The university is also building a new student success center, a health and science building and a center for AI and data analytics.

TURNAROUND POTENTIAL

UA System President Jay B. Silveria said Graham’s leadership is a good starting point for a university that has struggled in recent years with declining enrollment and low graduation rates.

That’s in part because of his experience and understanding of 1890 land-grant institutions, a group of historically Black institutions that includes UAPB. Graham and others are “realistic about where (UAPB) is, not trying to be something it’s not or can’t be,” Silveria said.

UAPB has an “opportunity to be innovative and try to attract some different students, because it can’t just be about the 18-year-olds who want that (particular) experience,” he said. UAPB must “play to its strengths,” such as an acclaimed aquaculture program, STEM, and agriculture, “not areas where there is not a return on investment.”

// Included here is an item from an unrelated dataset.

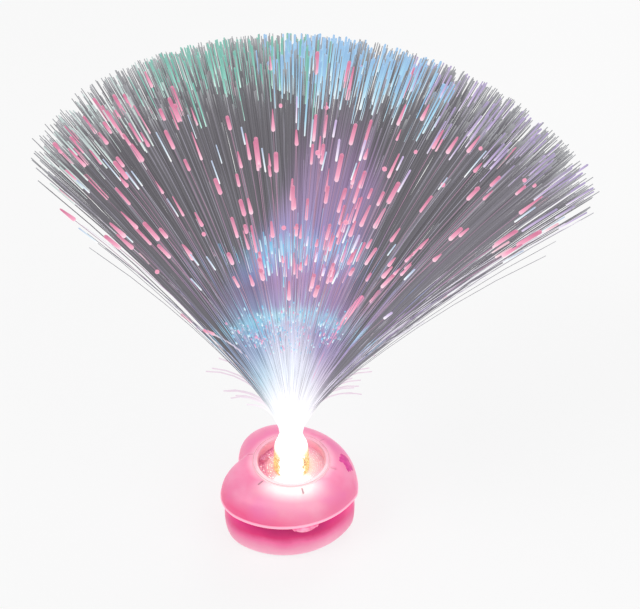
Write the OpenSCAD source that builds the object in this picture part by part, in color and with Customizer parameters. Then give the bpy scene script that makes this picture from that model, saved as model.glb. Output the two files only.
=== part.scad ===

UAPB’s “land-grant mission tells us who we are, so we need to lean into that identity and make everyone aware of who we are, how we do things, and our return on investment and impact,” Graham said.

Graham believes UAPB can follow a similar path as North Carolina A&T, where he worked for nearly two decades. The nation’s largest HBCU, with more than 15,000 students, North Carolina A&T has roughly doubled enrollment over the past 15 years under the leadership of former chancellor Harold Martin.

It did so by refocusing on its original 1890 land-grant mission, Graham said.

Upon accepting the chancellor’s job in Pine Bluff, Graham embarked on a listening tour through the campus, community and state. One constant he heard was that UAPB is “a hidden gem.”

“I hate that phrase, though. No gem should ever be hidden,” he said.

“The United Negro College Fund found in 2024 that UAPB had an annual economic impact of $191 million, and if UAPB just disappeared, that (money) would disappear, too,” he said. “We have to get our message out — that we help you move up (life’s) ladder.”

CORRECTION: Graham officially became the chancellor of the University of Arkansas at Pine Bluff on July 1, 2025. An earlier version of this story gave an incorrect starting date.